* **Stated task**:
Consider the data that follows and state how many lines contain the string "joints", using the number alone.

* **Dataset extract**:
--- START ---

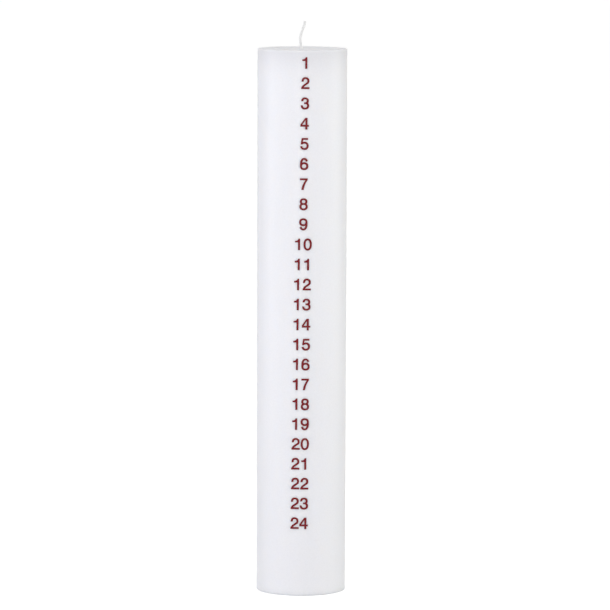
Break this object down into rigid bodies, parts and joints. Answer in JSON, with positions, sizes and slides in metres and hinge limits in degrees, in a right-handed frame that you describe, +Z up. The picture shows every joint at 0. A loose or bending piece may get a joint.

--- END ---
--- START ---

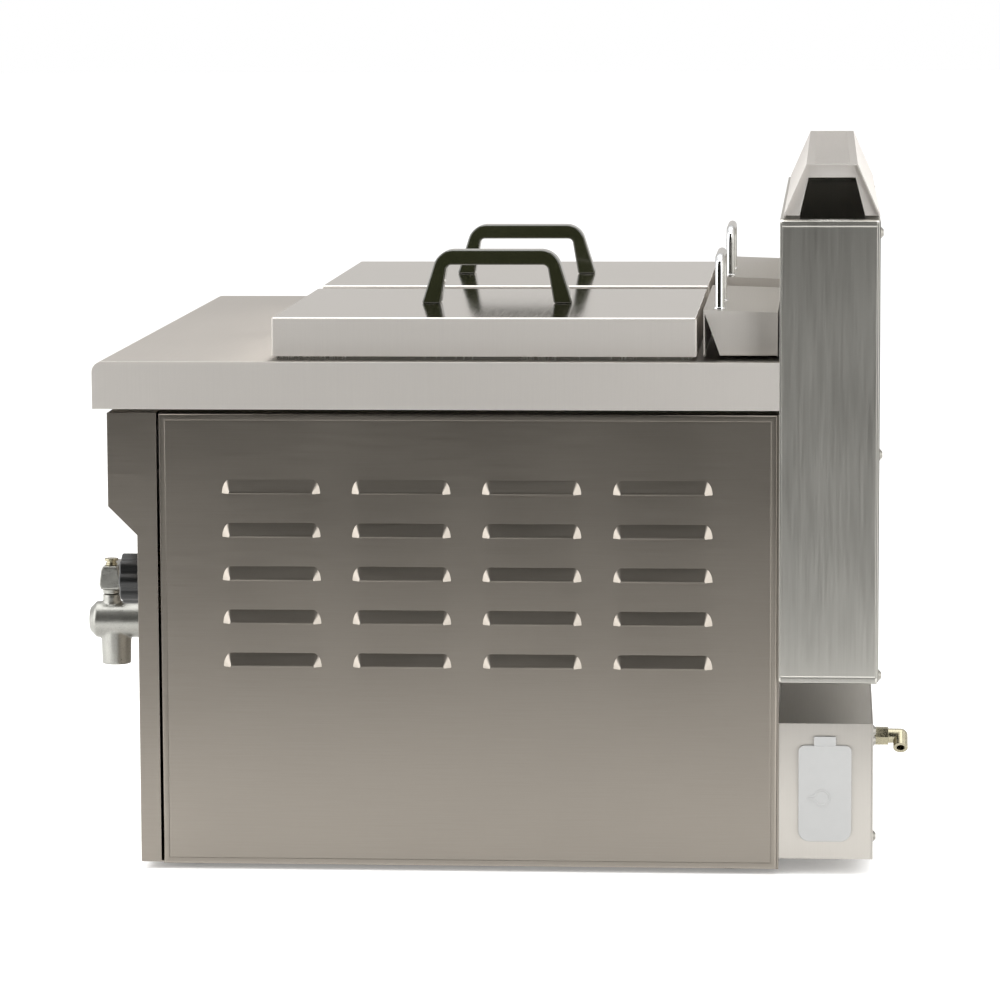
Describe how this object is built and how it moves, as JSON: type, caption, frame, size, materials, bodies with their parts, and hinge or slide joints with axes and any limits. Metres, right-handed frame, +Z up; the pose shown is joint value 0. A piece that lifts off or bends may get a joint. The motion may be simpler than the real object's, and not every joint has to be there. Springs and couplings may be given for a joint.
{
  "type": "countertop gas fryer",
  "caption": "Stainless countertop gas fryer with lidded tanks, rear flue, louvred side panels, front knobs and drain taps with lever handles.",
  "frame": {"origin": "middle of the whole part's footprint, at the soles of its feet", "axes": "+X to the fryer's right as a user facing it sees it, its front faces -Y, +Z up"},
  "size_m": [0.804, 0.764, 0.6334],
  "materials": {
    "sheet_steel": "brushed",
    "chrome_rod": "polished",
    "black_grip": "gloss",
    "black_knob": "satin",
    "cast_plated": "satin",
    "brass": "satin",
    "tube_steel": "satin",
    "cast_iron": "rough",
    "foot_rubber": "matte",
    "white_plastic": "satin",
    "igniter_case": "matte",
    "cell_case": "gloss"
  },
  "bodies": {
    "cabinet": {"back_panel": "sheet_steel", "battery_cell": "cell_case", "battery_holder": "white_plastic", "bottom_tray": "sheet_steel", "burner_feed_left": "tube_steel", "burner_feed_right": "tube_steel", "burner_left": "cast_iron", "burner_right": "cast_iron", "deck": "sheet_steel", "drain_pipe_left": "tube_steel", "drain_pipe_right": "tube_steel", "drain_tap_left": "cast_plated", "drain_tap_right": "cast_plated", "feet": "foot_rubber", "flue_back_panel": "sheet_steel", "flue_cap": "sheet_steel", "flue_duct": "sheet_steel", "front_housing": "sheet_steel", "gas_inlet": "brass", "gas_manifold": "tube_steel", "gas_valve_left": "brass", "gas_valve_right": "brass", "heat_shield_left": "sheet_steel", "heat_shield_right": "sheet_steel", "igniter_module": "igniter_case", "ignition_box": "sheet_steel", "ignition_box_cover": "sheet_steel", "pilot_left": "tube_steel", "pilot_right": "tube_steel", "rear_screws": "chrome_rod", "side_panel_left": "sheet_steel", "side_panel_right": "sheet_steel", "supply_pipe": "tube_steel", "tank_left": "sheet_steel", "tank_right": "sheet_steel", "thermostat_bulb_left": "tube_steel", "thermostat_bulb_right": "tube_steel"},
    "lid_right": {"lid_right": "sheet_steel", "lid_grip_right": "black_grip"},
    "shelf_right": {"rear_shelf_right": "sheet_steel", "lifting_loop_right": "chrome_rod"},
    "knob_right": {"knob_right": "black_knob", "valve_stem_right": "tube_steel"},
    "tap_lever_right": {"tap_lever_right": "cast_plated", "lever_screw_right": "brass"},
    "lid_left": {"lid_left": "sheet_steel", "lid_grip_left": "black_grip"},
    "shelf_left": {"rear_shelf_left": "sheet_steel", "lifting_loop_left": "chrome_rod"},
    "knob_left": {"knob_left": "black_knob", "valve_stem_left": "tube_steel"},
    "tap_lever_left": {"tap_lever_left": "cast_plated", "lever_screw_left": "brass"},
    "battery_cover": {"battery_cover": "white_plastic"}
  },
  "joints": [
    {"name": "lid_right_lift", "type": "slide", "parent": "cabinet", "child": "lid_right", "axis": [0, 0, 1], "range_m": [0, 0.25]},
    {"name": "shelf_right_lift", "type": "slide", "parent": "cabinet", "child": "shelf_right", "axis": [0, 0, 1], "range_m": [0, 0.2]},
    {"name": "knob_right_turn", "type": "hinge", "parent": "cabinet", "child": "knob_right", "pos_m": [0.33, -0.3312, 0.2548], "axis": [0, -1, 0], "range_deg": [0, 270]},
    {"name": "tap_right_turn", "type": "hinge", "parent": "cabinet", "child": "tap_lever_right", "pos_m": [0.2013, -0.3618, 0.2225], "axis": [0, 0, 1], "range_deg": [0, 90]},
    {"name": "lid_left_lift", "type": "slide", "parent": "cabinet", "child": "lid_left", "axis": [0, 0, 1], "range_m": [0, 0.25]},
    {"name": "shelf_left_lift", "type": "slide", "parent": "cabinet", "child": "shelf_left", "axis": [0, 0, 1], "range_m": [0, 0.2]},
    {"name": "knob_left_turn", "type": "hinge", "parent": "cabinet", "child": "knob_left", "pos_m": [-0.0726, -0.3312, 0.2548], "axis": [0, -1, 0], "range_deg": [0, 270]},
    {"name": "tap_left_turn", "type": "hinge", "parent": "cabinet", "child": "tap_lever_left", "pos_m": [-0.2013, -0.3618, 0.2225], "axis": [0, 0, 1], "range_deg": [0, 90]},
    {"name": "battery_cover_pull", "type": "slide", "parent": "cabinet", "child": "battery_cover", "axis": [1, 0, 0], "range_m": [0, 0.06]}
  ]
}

--- END ---

* **Response to this task**:
3